Employees in Hong Kong sit down for 13 hours a day on average, making them the least active group in the city. Retirees spend the least amount of time sitting down, 6.7 hours daily on average.
These are some of the findings released by the University of Hong Kong’s Sau Po Centre on Ageing. The centre conducted a survey among 631 Hongkongers asking them about their daily sitting habits. Of the respondents, 47% were employees, 27% retirees, 10% students, and 10% were self-employed.
Perhaps not surprisingly, employees were the group who spend the most time sitting down, indicating to sit down on a chair or sofa 13 hours a day on average. Given the health risks associated with a sedentary lifestyle, 13 hours isn’t great to begin with. Some studies classify anything over three hours as excessive sitting, which can result in a decreased life expectancy.
Worryingly, a quarter of the surveyed Hong Kong employees indicated they manage to spend over 17.3 hours per day sitting down. Assuming they only get 24 hours in a day like the rest of us, that leaves them with only 6.7 hours, most of which they presumably spend in bed.
“Elderly people don’t mind going out and making multiple trips a day, whereas those who are employed have to spend a lot of time sitting down because they may be restricted by their job duties,” centre director Vivian Lou Weiqun told the South China Morning Post.

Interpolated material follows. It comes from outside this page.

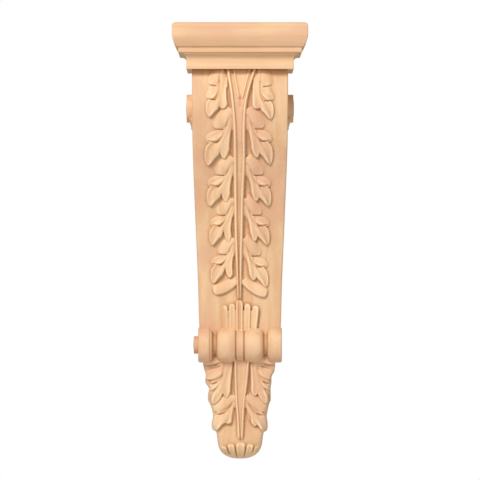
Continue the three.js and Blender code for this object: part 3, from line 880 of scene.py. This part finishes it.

Although working in an office may be a contributor to a sedentary lifestyle, on days off the same group still spends up to 11 hours sitting down, mostly while using their mobile phone or doing extra office work.
Dr Josiah Au Yeung Wang-kee, a specialist in spinal injuries and disorders, told the South China Morning Post that sitting puts twice the amount of pressure on the spine compared to when people are standing. He advised people to stretch or stand up every 15 minutes, or at the least once an hour.